The second point is that actuaries do not decide on the valuation assumptions; the management committee decides, on actuarial advice, what the assumptions should be. The local, democratically elected representatives take the decisions, including about what the contribution rate should be. We are currently in an odd state where lots of information on the situation is becoming available, but that is because we are at the end of a three-year cycle of valuations. By the end of this year, all these issues will have been resolved. Not everyone will be pleased; it is entirely possible that some admitted bodies will find that their contributions go up. Perhaps they had significant changes in their workforce—who knows? But the mere fact that some contribution rates go up while the overall move is a reduction does not in itself mean that the system is broken.
I find it difficult to understand what exactly these amendments intend to achieve. The information is available, the decisions are made by the local government bodies involved, and they take the decisions based on their democratic responsibility. What more could we want?

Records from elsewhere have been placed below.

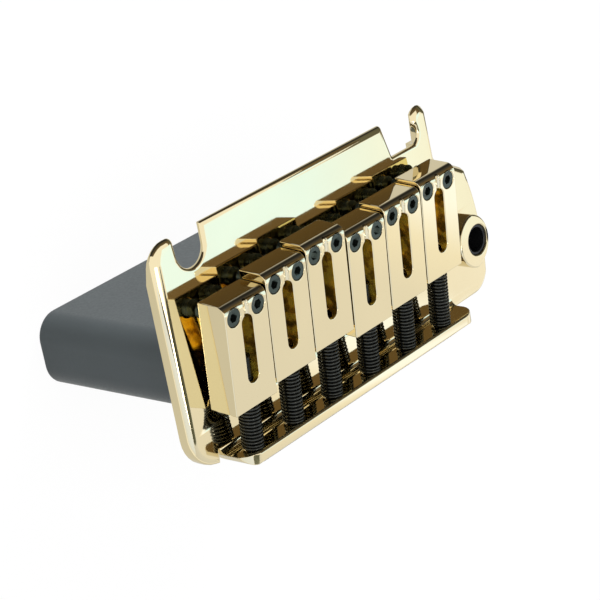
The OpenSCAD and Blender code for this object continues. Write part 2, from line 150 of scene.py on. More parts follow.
def length(name, description, default):
    return FloatProperty(
        name=name, description=description, default=default * MM,
        min=0.0, precision=5, unit="LENGTH", subtype="DISTANCE",
    )


class PlatingSettings(bpy.types.PropertyGroup):
    """Colours of the gold and the roundings of the plated pieces"""
    gold: colour("Gold", "Colour of the polished gold plating", "#f6e6bb")
    screw_gold: colour("Screw gold", "Duller gold of the block's screws and the nut", "#e2c98c")
    # Gold of the slot walls, deepened towards orange to paint the warm reflections that bounce
    # between the walls: partly their own gold, partly painted reflection
    slot_gold_and_reflection: colour("Cut gold", "Deeper gold of the walls inside the saddles' slots", "#e0b13c")
    plate_edge: length("Plate edge", "Rounding of the plate's upper edges at its sides", 1.1)
    front_edge: length("Front edge", "Rounding of the plate's front edge", 1.25)
    horn_edge: length("Horn edge", "Rounding of the horns' tips", 2.1)
    notch_edge: length("Notch edge", "Rounding of the post notches' upper edges", 0.8)
    wing_edge: length("Wing edge", "Rounding of the treble wing's upper edges", 0.25)
    lip_edge: length("Lip edge", "Rounding of the lip's edges", 0.12)
    saddle_edge: length("Saddle edge", "Rounding of the saddles' edges", 0.2)
    socket_edge: length("Socket edge", "Rounding of the arm socket's outer rim", 0.38)


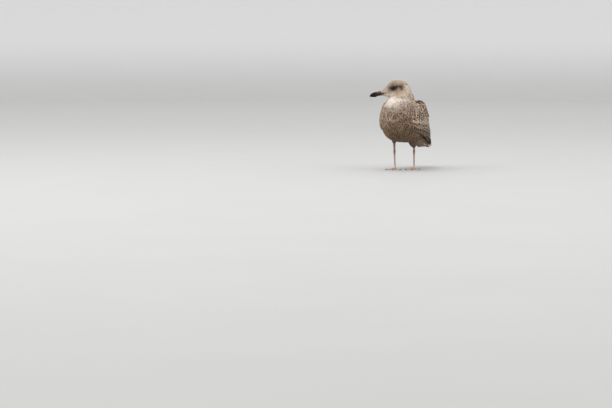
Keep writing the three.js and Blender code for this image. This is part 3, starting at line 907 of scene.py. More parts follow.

Perhaps I could assist the Committee. These amendments are asking for a publicly available report that clarifies and sets out all this information on a basis that council tax payers, for example, whose money is being used, can see with clarity: it is provided to them. With all due respect, they will not read the actuarial report, but having a properly set-out review that explains all this clearly, in language that people can understand, would have huge value.